Published online by Cambridge University Press: 28 July 2009
Kant's Idea For a Universal History articulates a vision of a future for the human race centered on the idea of a “cosmopolitan goal” – a world order in which institutions and practices of international justice will achieve, for the relations between nations, something analogous to the relations and restraints which transform a collection of individuals into an ordered state. Kant is here deeply concerned with the idea of progress – with the question whether human life is getting better or worse, and with how his own times should be judged with regard to maturity in reason and morals. But this rich and elegantly constructed essay is also centrally concerned with the idea of Providence, and Kant's ingenious conceptual play with that idea marks a crucial point of transition in its history: its transformation into the secular idea of progress.

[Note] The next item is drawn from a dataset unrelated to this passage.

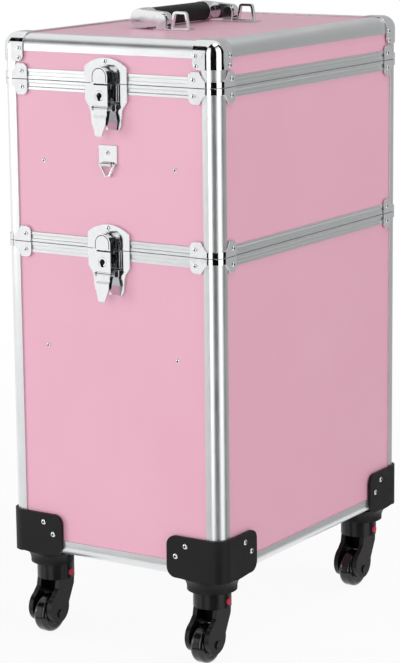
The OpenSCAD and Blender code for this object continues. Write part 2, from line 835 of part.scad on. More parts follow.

In this essay I want to focus on the relations between Kant's treatment of Providence, his version of cosmopolitanism, and his ingenious use of a narrative device – a philosophical story of human origins and development.
The conceptual connections between Providence and cosmopolitanism can be difficult to grasp, now that cosmopolitanism has come to mean little more than cultural sophistication, while the idea of Providence is relegated to religious piety. Novel though Kant's version of Providence is, the connections he draws between Providence and cosmopolitanism are not new. Both ideas, and the connections between them, go back to ancient Greek thought.